Voilà comment le chronicœur se retrouva un soir d’hiver à Ivry-sur-Seine, à la Manufacture des œillets, pour assister à l’un des chocs théâtraux de son existence – et c’est peu dire.
Dealer. Chéreau reprenait "Dans la solitude des champs de coton", de Bernard-Marie Koltès, pièce qu’il avait montée en 1987, avec Laurent Malet et Isaac de Bankolé. Une forme d’hommage à l’auteur disparu pour lequel il vouait une véritable passion. 

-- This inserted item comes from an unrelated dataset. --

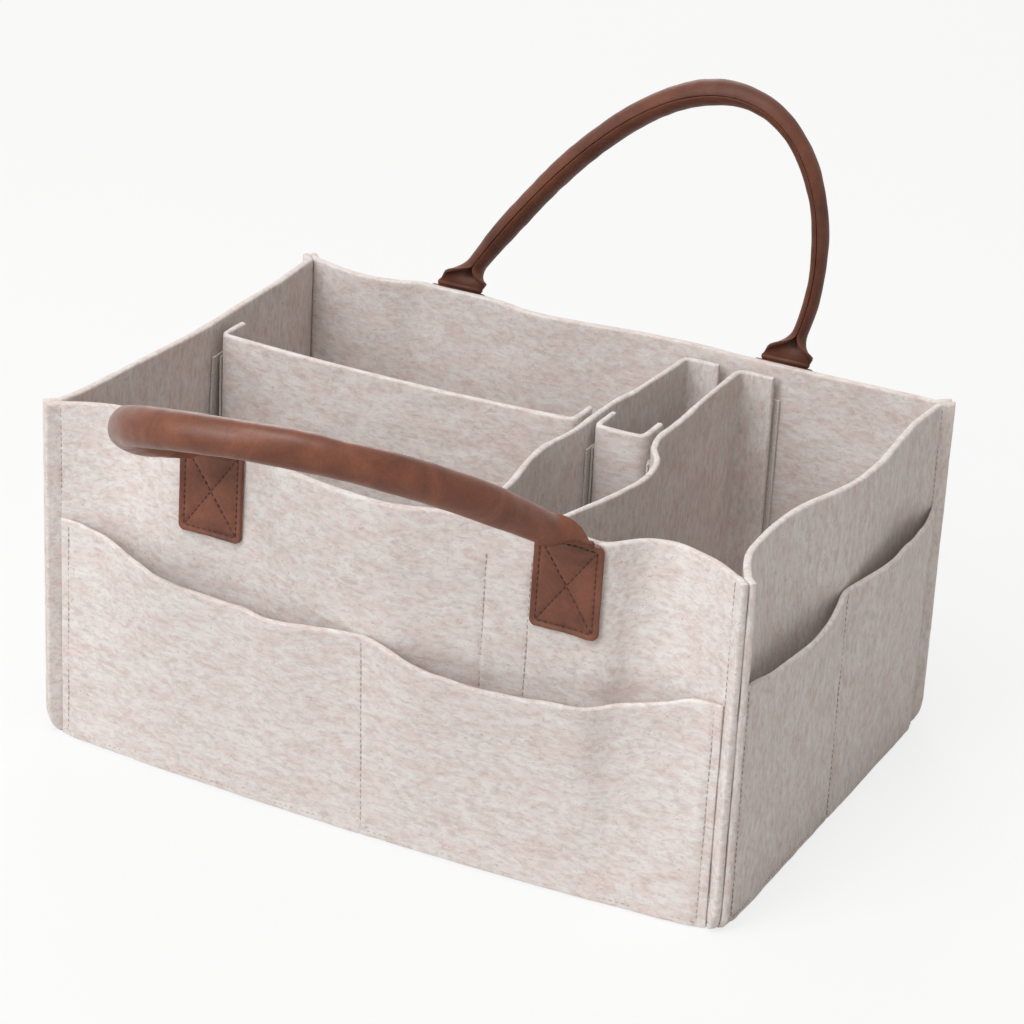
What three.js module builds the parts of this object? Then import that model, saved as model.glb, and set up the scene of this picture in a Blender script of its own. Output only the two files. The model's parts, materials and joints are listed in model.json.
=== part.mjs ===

Pour la seconde fois, Patrice Chéreau jouait en personne le rôle du dealer: lors de la reprise du spectacle en 1989, peu avant la mort de Koltès, le metteur en scène avait en effet remplacé Isaac de Bankolé, retenu par un tournage. Koltès s’en était ému, considérant que le rôle du dealer (l’un des deux personnages de la pièce, avec le client) ne pouvait être tenu que par un comédien noir, afin de rendre visible l’hostilité originelle des deux protagonistes. Koltès se voulait formel : la blancheur de la peau de Chéreau pouvait troubler la clarté des enjeux. Et pourtant. En 1995, dans une nouvelle mise en scène, la rare présence de Chéreau sur les planches faisait événement en elle-même et son prodigieux talent d’acteur honorait mieux que n’importe quel autre l’écriture si intensément dense et exigeante de Koltès. Le dealer-Chéreau déclarait à sa proie potentielle: «Si vous marchez dehors, à cette heure et en ce lieu, c’est que vous désirez quelque chose que vous n’avez pas, et cette chose, moi, je peux la fournir ; (…) j’ai ce qu’il faut pour satisfaire le désir qui passe devant moi, et c’est comme un poids dont il faut que je me débarrasse sur quiconque, homme ou animal, qui passe devant moi.» L’acheteur, c’était Pascal Greggory, lumineux d’incandescence intérieure et de fragilité absolue. Son personnage disait: «Vous n’êtes pas là pour satisfaire des désirs. Car des désirs, j’en avais, ils sont tombés autour de nous, on les a piétinés ; (…) même les faciles, vous n’avez pas de quoi les satisfaire. Vous êtes pauvre, et vous êtes ici non par goût, mais par pauvreté, nécessité et ignorance.» Au milieu des ténèbres, d’un no man’s land sans nom ni futur, loin des hommes, c’était la rencontre surnaturelle d’un dealer et de son client. Les peurs se voyaient, débordaient. Les désirs se devinaient, s’entremêlaient. Le dealer voulait faire cracher le désir du client, qui lui crachait son refus. Attirance et répulsion d’un monde crépusculaire par lequel plus rien ne se mesure ni ne se calcule, sauf la vérité crue d’êtres au bord du dernier précipice en ultime combat pour la dignité. Le dealer comme métaphore poétique? Le client comme métaphore de la réalité?
Vie. De ce spectacle devenu chef-d’œuvre, il y aurait aujourd’hui encore beaucoup à dire et à comprendre. De Koltès grâce à Chéreau ; de Chéreau à travers Koltès. Un conseil : procurez-vous coûte que coûte la captation réalisée par Stéphane Metge intitulée Patrice Chéreau, un atelier à la Manufacture des œillets (1998). Vous verrez l’événement dramaturgique que constituèrent les répétitions Chéreau-Greggory, comme aboutissement et dépassement du théâtre lui-même… Avec Chéreau, la création revenait toujours comme un primat simple. «La seule chose qui compte, c’est raconter une histoire, parce que ça peut contenir le monde, ça peut nous contenir, nous et les problèmes qu’on a à affronter, et la façon dont on est au monde.» Il ajoutait: «De tout ce que j’ai volé, je bâtis mon musée personnel. Je suis receleur.» C’est curieux comme la mort vous ramène toujours à des souvenirs de vie.